Kuok's brother, Philip Kuok Hock Khee was a former Malaysian Ambassador to Germany, Yugoslavia, Netherlands, Belgium, Luxembourg and Denmark. Philip married Eileen Kuok and had two sons and two daughters. Philip Kuok died in 2003. Another brother, William Kuok Hock Ling, was a member of the Malayan Communist Party and was killed during the Malayan Emergency in 1952. According to his memoir, Kuok described that of all the brothers, his mother Zheng Ge Ru doted on and adored William the most, and was heartbroken when she received news of his death.

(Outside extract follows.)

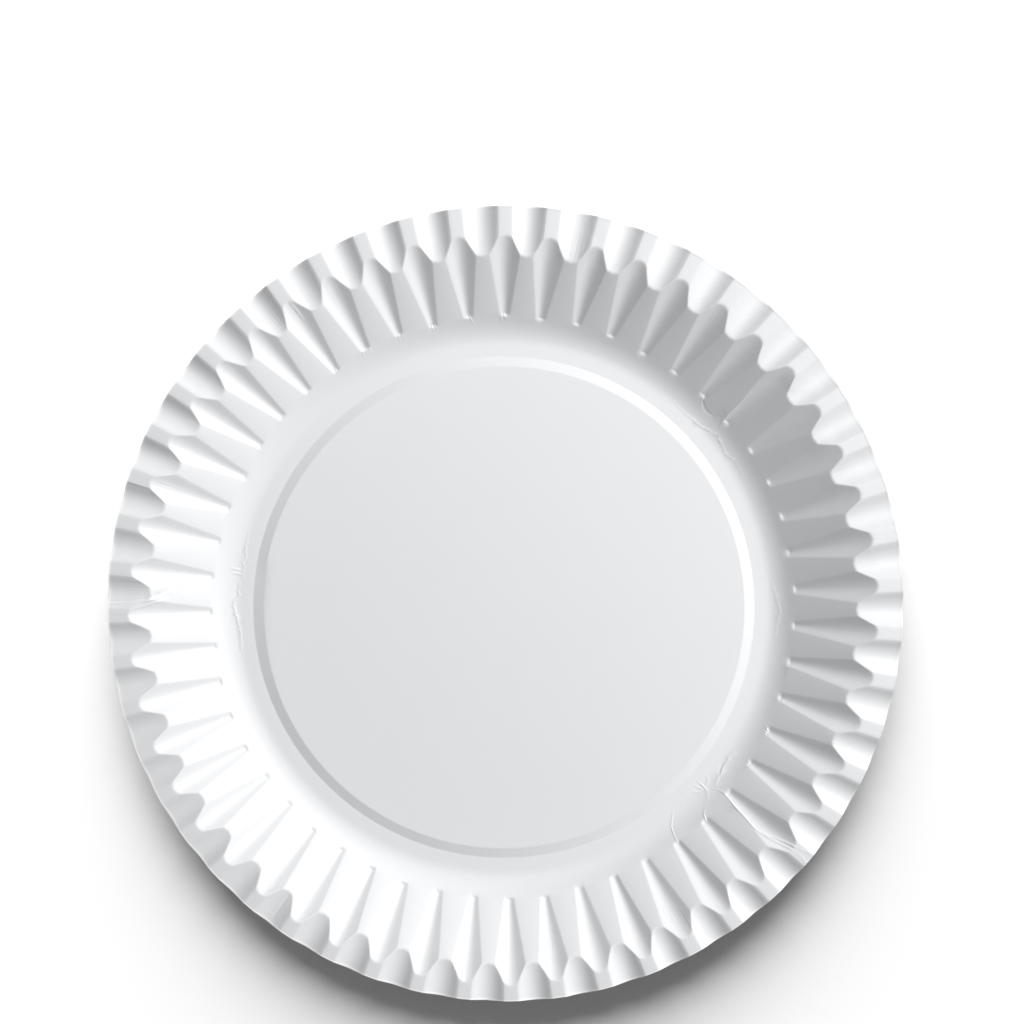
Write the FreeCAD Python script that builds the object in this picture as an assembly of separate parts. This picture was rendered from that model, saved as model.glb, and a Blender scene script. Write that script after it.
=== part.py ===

His nephew, Kuok Khoon Hong is the chairman of Wilmar International, and one of the richest people in Singapore. Kuok Khoon Hong's father, Kuok Hock Swee, was an older cousin of Robert Kuok. His grand-nephew, Kuok Meng Ru, is in the music retail industry, owning Swee Lee music company.

He lives in the Deep Water Bay neighbourhood on Hong Kong Island. In 2023, Kuok became a centenarian.

==Bibliography==
In March 2018, Kuok published a book about his life entitled, Robert Kuok: A Memoir. It won Best Book of the Year at the Singapore Book Publishers Association awards 2018.